Estimates for vector-valued intrinsic square functions and their commutators on certain weighted amalgam spaces

Abstract: In this paper, we first introduce some new kinds of weighted amalgam spaces. Then we deal with the vector-valued intrinsic square functions, which are given by \begin{equation*} \mathcal S_\gamma(\vec{f})(x) = \Bigg(\sum_{j=1}^\infty \big|\mathcal S_\gamma(f_j)(x) \big|^2\Bigg)^{1/2}, \end{equation*} where $0<\gamma\leq1$ and \begin{equation*} \mathcal S_\gamma (f_j)(x) = \left(\iint_{\Gamma(x)} \Big[\sup_{\varphi\in{\mathcal C}_\gamma} \big|\varphi_t*f_j(y) \big|\Big]^2 \frac{dydt}{t^{n+1}}\right)^{1/2}, \quad j=1,2,\dots. \end{equation*} In his fundamental work, Wilson established strong-type and weak-type estimates for vector-valued intrinsic square functions on weighted Lebesgue spaces.

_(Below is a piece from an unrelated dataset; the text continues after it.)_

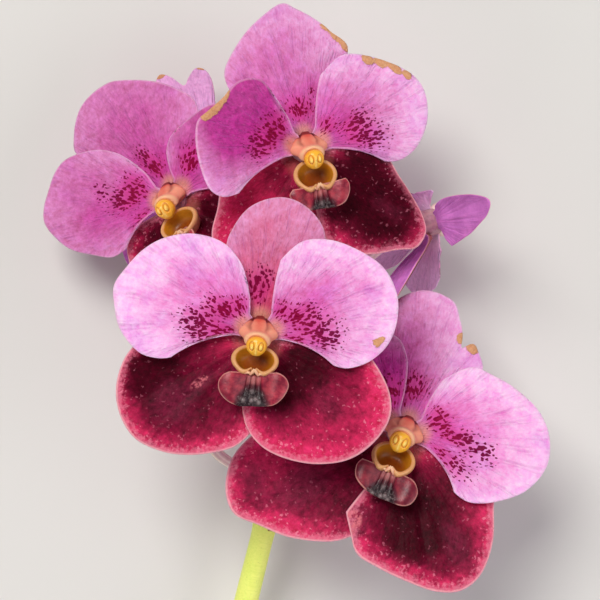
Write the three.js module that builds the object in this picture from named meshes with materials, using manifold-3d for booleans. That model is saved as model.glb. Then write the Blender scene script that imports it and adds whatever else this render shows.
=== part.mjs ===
// A cut spray of a vanda orchid, lying on its back on a flat surface: one green flower stem that carries six
// large flat blooms, four looking up and two turned away beneath them. Each bloom is a pedicel whose round head
// holds a dorsal sepal, two petals, two broad lateral sepals, a lip with a cup and a two-lobed blade, and a
// short column with its anther cap.
// Millimetres, +Z up from the surface, +Y along the stem from its cut end to its tip, +X to the right seen from
// above.
import * as THREE from "three";
import { mergeVertices } from "three/addons/utils/BufferGeometryUtils.js";
import Module from "manifold-3d";

const wasm = await Module();
wasm.setup();

// Sizes that every bloom shares, in its own frame: x to its right, y to its dorsal sepal, z out of its face.
const GAP = 0.3; // between two pieces that meet
const TEPAL_THICK = 0.9;
const BLADE_THICK = 1.0;
const HEAD = { radius: 4.7, back: -3.4, front: 1.5 }; // the pedicel's head, which the tepals stand around
const CLAW_START = HEAD.radius + GAP + 0.15; // from the bloom's axis to a tepal's inner end
const NECK = 9; // the straight stretch of pedicel behind the head
const COLUMN = { tilt: 36, length: 6.6, seat: 1.1, shoulders: 0.8 }; // tilt in degrees below straight ahead
const SEAT = HEAD.front + GAP; // the level where the column and the lip's foot stand on the head
const CUP = { y: -11.1, z: 1.5, base: 0.85, squash: 0.72, tilt: -30, notch: 1.4, notchWidth: 1.7 };

// How finely the tepals are divided: steps from claw to margin, and steps round the margin.
const STEPS_OUT = 6;
const STEPS_ROUND = 10;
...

The goal of this paper is to extend his results to these weighted amalgam spaces. Moreover, we define vector-valued analogues of commutators with $BMO(\mathbb R^n)$ functions, and obtain the mapping properties of vector-valued commutators on the weighted amalgam spaces as well. In the endpoint case, we also establish the weighted weak $L\log L$-type estimates for vector-valued commutators in the setting of weighted Lebesgue spaces.